» **Goal of the exercise**: In the listing below, find the line containing "for word, side" and the line containing "if obj.type not". Repeat exactly those two lines and every line between them, nothing more.

(Object modeling scripts)
———
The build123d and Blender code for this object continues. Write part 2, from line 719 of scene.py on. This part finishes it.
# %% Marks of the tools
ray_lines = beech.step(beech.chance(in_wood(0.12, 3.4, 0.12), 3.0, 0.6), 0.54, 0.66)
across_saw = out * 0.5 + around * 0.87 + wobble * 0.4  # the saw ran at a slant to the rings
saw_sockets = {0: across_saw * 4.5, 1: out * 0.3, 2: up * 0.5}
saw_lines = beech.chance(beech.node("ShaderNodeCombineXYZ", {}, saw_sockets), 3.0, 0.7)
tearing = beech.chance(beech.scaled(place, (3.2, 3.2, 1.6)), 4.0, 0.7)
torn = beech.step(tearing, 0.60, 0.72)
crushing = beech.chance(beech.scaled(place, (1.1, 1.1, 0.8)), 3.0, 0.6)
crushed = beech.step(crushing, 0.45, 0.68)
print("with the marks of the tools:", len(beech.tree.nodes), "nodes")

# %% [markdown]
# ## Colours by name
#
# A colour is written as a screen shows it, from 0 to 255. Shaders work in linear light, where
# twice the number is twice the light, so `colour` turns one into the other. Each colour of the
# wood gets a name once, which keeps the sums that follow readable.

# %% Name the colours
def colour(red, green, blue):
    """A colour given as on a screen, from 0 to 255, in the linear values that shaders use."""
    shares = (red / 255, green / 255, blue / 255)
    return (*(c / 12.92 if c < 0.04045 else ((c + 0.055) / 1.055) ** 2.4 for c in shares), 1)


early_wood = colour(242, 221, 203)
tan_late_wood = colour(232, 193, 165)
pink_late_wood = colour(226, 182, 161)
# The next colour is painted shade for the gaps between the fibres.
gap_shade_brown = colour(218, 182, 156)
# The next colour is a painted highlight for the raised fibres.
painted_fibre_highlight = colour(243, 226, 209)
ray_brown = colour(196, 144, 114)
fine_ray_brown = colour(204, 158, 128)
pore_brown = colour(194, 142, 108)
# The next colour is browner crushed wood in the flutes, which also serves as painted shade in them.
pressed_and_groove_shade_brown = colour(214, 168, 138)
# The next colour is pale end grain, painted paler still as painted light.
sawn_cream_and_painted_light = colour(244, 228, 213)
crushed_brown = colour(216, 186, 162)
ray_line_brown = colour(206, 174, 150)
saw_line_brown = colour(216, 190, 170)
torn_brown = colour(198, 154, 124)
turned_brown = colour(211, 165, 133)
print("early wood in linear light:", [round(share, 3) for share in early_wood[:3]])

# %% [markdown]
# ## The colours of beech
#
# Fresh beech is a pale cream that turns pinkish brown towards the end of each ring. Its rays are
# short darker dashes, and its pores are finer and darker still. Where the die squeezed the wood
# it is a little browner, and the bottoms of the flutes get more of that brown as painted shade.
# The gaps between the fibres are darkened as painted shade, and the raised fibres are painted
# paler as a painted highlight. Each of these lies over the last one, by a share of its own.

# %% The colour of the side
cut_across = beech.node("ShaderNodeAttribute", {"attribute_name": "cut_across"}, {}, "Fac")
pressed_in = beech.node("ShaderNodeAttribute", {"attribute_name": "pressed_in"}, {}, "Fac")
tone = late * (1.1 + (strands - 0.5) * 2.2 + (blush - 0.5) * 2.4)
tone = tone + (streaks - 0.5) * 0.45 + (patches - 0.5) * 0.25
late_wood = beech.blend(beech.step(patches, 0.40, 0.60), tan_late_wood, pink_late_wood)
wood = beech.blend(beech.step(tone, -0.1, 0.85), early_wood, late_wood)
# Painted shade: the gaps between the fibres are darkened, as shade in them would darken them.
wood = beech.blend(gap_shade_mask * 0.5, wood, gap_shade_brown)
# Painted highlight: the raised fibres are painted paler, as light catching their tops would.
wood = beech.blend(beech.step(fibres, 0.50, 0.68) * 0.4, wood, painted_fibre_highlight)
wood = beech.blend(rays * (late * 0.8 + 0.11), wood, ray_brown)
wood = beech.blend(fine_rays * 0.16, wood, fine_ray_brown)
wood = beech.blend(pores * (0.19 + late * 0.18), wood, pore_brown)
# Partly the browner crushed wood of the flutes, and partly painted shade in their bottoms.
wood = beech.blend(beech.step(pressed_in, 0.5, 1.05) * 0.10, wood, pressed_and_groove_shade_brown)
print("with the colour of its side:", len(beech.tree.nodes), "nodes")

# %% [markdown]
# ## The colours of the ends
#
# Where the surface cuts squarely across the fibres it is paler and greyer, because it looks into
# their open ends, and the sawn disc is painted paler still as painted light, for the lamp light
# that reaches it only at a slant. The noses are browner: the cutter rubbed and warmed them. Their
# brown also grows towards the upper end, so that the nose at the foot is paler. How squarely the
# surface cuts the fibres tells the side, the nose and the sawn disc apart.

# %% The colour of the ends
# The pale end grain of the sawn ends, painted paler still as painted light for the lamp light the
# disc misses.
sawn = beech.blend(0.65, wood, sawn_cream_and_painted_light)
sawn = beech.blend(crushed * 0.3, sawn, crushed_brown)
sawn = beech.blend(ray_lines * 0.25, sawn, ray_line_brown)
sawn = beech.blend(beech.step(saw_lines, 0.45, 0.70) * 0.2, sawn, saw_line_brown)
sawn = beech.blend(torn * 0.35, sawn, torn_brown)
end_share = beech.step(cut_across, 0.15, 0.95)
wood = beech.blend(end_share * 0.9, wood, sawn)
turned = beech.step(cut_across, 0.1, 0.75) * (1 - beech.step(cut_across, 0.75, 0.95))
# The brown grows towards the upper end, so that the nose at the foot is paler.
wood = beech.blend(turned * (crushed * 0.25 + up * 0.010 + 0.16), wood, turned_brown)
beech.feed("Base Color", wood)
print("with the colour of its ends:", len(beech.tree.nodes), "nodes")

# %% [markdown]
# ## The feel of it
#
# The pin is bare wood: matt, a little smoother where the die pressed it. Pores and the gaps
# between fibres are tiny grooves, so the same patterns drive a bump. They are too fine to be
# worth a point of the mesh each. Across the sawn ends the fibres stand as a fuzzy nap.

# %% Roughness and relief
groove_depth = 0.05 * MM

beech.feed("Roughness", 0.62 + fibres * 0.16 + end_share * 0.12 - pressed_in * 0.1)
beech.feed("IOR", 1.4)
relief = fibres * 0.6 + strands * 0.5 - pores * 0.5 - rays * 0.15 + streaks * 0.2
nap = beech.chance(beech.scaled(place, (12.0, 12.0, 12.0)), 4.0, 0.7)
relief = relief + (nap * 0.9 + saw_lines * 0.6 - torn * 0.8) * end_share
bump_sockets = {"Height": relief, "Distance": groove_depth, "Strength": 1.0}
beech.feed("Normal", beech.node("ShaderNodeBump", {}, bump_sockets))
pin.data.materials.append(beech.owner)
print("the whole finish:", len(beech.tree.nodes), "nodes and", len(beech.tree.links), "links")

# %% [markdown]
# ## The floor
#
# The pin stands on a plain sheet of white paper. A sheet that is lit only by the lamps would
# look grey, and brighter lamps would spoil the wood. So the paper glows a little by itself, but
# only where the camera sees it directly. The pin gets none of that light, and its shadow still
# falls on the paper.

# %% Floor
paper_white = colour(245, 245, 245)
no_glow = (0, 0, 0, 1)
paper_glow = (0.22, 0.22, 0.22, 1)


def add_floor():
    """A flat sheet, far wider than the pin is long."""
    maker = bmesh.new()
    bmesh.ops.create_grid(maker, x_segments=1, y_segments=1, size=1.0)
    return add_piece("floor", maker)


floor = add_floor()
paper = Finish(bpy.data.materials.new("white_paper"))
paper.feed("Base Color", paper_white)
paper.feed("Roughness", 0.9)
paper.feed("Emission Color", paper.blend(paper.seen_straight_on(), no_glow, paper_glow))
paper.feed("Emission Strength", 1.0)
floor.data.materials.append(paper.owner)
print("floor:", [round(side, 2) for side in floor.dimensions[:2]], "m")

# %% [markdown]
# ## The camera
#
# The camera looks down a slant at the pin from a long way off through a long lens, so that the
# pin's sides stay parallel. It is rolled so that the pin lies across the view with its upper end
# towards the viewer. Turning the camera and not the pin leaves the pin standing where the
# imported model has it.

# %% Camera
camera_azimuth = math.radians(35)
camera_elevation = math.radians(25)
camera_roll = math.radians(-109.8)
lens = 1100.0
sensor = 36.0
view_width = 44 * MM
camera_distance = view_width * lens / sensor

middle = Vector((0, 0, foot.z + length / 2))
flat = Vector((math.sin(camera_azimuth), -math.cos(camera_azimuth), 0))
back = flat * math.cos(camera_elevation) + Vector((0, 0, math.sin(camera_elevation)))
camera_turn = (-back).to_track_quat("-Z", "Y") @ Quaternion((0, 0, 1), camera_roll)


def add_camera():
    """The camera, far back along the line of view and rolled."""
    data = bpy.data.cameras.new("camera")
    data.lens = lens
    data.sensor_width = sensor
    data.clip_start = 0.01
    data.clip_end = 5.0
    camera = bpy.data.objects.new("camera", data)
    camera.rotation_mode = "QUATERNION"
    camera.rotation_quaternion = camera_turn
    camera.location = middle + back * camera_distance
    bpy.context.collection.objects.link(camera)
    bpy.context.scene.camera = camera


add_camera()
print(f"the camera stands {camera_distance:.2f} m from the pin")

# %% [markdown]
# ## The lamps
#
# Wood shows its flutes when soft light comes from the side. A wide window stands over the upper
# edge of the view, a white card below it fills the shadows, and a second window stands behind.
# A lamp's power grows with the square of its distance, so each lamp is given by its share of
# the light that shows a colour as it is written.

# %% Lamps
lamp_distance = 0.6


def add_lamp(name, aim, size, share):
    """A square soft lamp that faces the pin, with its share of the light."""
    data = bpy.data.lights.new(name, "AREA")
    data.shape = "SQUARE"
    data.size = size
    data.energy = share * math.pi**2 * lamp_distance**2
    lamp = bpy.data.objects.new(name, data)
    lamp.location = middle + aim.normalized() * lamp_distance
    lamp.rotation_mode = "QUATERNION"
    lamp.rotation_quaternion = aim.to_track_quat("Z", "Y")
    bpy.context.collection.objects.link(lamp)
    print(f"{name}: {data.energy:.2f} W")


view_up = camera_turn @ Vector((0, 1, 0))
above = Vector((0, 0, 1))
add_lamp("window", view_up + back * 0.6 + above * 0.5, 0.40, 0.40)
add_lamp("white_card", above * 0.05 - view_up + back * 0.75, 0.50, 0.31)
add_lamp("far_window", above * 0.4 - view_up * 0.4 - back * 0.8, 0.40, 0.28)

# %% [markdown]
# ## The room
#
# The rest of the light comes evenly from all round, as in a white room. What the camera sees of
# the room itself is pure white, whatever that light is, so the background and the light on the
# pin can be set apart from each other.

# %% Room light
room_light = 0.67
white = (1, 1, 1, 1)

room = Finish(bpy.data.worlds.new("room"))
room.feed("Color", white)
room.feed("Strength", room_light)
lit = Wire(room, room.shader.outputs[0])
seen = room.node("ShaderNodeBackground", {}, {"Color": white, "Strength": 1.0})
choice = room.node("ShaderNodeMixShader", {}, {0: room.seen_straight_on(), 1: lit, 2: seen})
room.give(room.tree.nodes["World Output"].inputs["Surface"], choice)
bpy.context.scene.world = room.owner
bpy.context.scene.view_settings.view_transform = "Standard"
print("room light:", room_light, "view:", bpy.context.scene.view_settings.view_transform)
———
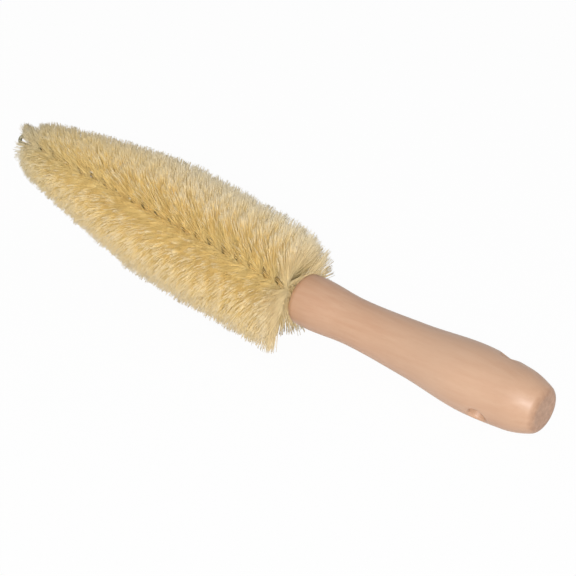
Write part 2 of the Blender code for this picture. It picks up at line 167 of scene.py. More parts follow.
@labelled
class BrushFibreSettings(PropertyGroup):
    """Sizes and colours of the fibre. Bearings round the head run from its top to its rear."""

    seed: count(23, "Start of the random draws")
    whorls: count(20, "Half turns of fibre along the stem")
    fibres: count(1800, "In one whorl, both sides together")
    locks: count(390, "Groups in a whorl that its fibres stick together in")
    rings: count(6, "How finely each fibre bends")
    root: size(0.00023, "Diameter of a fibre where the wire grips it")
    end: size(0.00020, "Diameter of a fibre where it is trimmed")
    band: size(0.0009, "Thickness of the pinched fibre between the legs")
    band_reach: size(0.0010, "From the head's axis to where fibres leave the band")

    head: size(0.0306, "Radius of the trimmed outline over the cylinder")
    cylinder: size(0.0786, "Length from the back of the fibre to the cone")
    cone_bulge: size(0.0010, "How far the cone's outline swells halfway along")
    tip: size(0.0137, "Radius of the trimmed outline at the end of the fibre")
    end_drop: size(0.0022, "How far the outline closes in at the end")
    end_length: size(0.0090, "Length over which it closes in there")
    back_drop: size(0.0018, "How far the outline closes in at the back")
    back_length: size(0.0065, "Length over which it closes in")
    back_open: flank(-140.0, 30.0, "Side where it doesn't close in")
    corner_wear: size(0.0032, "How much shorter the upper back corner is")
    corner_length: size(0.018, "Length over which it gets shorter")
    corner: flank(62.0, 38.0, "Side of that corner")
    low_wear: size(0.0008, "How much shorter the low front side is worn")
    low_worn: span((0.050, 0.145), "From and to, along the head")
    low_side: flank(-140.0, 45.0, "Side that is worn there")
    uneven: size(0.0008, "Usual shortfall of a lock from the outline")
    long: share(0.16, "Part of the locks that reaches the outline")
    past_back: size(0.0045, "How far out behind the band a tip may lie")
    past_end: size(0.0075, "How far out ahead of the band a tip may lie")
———
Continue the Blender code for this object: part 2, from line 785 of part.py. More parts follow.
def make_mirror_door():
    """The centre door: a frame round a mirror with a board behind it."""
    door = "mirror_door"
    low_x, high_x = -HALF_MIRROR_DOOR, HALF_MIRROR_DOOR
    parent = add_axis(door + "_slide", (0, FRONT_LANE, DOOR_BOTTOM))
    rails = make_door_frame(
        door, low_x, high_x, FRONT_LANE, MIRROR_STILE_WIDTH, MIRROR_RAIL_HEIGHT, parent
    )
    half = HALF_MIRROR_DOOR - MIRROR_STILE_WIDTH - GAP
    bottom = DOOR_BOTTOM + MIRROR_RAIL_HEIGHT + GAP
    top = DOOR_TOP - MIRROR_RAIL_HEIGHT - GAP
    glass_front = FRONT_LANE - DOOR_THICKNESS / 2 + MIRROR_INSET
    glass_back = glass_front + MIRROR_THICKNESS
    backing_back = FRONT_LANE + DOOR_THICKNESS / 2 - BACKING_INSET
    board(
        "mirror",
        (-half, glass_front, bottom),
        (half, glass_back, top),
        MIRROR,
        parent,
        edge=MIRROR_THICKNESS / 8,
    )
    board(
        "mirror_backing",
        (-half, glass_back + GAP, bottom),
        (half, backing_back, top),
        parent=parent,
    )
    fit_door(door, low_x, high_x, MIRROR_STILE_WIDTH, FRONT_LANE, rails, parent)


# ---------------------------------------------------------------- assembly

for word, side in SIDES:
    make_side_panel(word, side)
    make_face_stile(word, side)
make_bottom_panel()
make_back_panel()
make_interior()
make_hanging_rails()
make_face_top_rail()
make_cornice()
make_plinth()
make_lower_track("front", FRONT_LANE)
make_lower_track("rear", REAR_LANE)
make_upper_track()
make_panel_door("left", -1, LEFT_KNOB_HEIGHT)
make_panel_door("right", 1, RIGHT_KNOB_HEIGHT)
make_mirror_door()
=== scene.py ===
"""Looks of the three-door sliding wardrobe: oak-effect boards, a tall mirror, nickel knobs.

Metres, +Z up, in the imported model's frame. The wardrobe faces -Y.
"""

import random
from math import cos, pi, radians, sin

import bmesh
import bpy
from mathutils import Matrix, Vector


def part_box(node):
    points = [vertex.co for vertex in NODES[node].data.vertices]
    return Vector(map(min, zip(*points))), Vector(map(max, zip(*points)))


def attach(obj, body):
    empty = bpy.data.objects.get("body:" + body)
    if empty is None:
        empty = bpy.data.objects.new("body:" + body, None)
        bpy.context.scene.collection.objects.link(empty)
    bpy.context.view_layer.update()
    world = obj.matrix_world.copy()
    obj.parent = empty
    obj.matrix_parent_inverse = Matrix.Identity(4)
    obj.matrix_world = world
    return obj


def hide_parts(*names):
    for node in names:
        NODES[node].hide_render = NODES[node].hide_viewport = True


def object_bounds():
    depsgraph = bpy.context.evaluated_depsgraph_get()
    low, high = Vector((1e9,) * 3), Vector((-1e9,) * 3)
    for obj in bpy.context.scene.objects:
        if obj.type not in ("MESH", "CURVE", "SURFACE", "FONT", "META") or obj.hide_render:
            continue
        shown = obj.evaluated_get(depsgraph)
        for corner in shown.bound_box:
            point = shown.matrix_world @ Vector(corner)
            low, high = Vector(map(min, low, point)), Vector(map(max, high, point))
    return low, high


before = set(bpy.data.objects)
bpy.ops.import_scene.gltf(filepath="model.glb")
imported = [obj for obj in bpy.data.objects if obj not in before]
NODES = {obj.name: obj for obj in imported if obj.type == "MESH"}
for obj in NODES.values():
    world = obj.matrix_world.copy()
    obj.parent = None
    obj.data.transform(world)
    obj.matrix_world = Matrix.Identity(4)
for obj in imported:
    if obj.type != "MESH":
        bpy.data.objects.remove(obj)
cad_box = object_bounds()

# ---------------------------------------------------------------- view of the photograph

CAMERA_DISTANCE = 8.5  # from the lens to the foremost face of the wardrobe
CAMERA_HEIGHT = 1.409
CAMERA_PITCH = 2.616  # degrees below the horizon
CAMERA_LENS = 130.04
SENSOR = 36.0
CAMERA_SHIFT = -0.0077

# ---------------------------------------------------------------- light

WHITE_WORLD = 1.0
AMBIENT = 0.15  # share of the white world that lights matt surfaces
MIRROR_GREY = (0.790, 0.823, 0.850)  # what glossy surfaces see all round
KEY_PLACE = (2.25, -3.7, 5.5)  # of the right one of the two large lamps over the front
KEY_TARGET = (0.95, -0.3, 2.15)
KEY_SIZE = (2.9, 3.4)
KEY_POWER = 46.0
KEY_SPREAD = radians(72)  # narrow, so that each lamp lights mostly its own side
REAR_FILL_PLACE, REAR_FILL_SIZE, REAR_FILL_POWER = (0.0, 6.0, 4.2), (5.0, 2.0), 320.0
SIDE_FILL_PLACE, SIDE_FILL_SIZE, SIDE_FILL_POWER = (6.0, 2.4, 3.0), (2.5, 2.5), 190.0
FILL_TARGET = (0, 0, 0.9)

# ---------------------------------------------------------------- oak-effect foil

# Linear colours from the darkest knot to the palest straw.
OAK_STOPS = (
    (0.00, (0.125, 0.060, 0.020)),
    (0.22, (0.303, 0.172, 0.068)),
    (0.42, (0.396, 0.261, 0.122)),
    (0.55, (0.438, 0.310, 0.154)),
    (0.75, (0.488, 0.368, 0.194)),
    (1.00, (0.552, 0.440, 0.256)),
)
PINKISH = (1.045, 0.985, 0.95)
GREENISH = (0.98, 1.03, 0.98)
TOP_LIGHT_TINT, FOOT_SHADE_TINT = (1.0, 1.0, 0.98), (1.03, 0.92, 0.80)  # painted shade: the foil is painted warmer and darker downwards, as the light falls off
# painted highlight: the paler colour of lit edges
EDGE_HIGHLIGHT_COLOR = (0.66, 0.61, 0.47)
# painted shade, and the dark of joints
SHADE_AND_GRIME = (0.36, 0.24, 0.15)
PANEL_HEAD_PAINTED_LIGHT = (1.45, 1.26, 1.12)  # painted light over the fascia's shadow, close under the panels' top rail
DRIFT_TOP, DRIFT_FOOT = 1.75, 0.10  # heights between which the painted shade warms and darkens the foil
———
» **Response to the task**:
for word, side in SIDES:
    make_side_panel(word, side)
    make_face_stile(word, side)
make_bottom_panel()
make_back_panel()
make_interior()
make_hanging_rails()
make_face_top_rail()
make_cornice()
make_plinth()
make_lower_track("front", FRONT_LANE)
make_lower_track("rear", REAR_LANE)
make_upper_track()
make_panel_door("left", -1, LEFT_KNOB_HEIGHT)
make_panel_door("right", 1, RIGHT_KNOB_HEIGHT)
make_mirror_door()
=== scene.py ===
"""Looks of the three-door sliding wardrobe: oak-effect boards, a tall mirror, nickel knobs.

Metres, +Z up, in the imported model's frame. The wardrobe faces -Y.
"""

import random
from math import cos, pi, radians, sin

import bmesh
import bpy
from mathutils import Matrix, Vector


def part_box(node):
    points = [vertex.co for vertex in NODES[node].data.vertices]
    return Vector(map(min, zip(*points))), Vector(map(max, zip(*points)))


def attach(obj, body):
    empty = bpy.data.objects.get("body:" + body)
    if empty is None:
        empty = bpy.data.objects.new("body:" + body, None)
        bpy.context.scene.collection.objects.link(empty)
    bpy.context.view_layer.update()
    world = obj.matrix_world.copy()
    obj.parent = empty
    obj.matrix_parent_inverse = Matrix.Identity(4)
    obj.matrix_world = world
    return obj


def hide_parts(*names):
    for node in names:
        NODES[node].hide_render = NODES[node].hide_viewport = True


def object_bounds():
    depsgraph = bpy.context.evaluated_depsgraph_get()
    low, high = Vector((1e9,) * 3), Vector((-1e9,) * 3)
    for obj in bpy.context.scene.objects:
        if obj.type not in ("MESH", "CURVE", "SURFACE", "FONT", "META") or obj.hide_render:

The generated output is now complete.